Mas existem muitos argumentos e dados empíricos que mostram o inverso, isto é, que a diversidade é uma mais-valia, que a desigualdade e a discriminação representam um desperdício de recursos e potencial humano e económico e que o respeito pelos/as outros/as é condição do respeito que queremos obter deles/as. Em geral, esse tipo de discurso parte do desconhecimento – factual ou intencional – do que se defende quando se defende aqueles princípios. Referindo-me especificamente à homossexualidade, não é porque se fala sobre ela na escola – ou em qualquer outro local, já agora – que as crianças e adolescentes vão passar a ser homossexuais, mas, falando-se nela, podemos evitar o sofrimento, a vitimização e mesmo a morte prematura de muitos jovens. Creio que isto devia ser argumento suficiente. Se quiser ver alguns dados interessantes sobre o que acaba de afirmar, sugiro este clip.

Respeito pelo outro

Outra vertente do problema, com desenvolvimentos recentes é o do assédio nos locais de trabalho. Como se pode combatê-lo?

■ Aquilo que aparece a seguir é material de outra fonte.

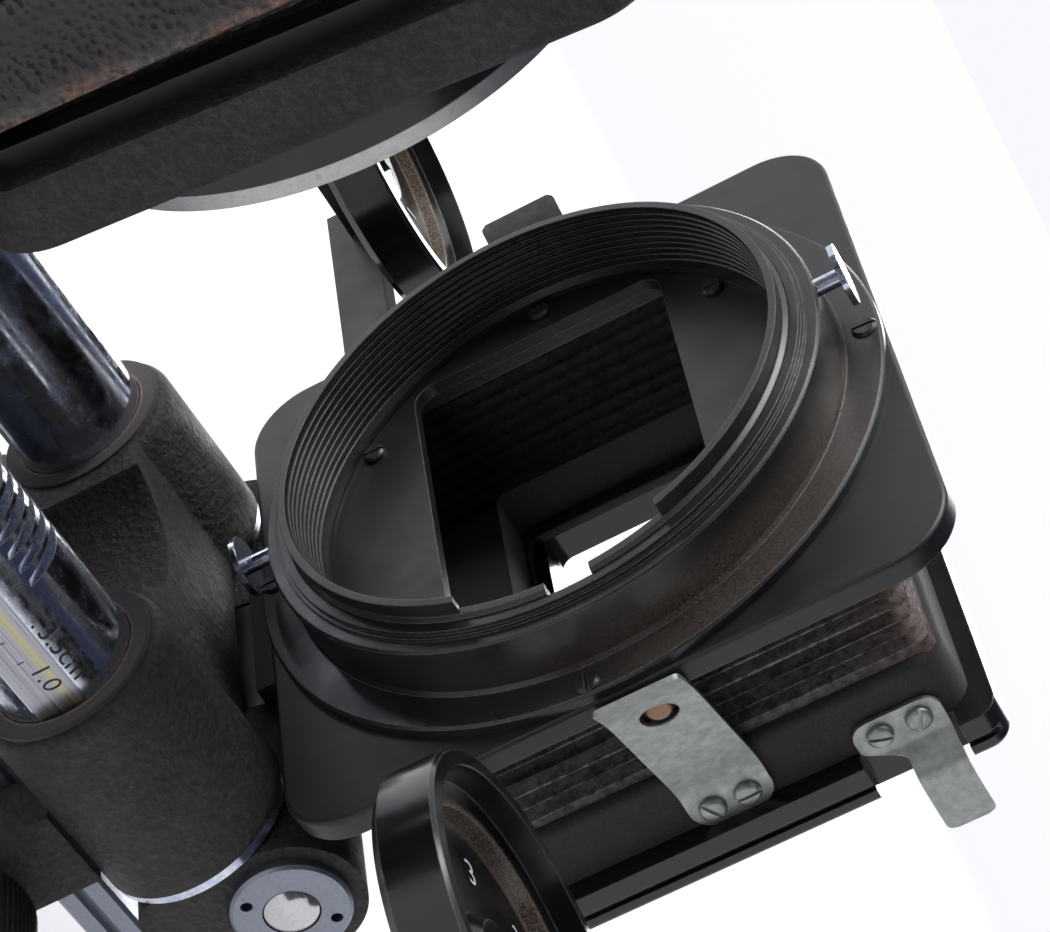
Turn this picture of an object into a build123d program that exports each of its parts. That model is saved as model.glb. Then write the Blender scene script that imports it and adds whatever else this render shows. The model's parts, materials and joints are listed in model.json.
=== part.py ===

Pois, começando, precisamente, por ensinar às crianças e aos/às adolescentes – que serão os/as adultos/as do futuro – princípios básicos de respeito pelo Outro, independentemente do seu género e da sua orientação sexual. É na forma como entendemos o género e o desequilíbrio de poder que está na base das relações sociais de género que residem as razões do assédio. E aqui se inclui não só o assédio sexual, mas também o moral. Portanto, voltamos à mesma questão: a do respeito pelo Outro. Se formos capazes de nos ver uns/umas aos/às outros/as como seres humanos igualmente dignos de respeito, teremos, seguramente, menos problemas como este. Nada disto invalida, evidentemente, que haja mecanismos legais de proteção e denúncia de situações de assédio ou que a justiça atue no sentido de as punir, mas a prevenção deve estar sempre no horizonte. E também não se deve limitar às gerações mais jovens.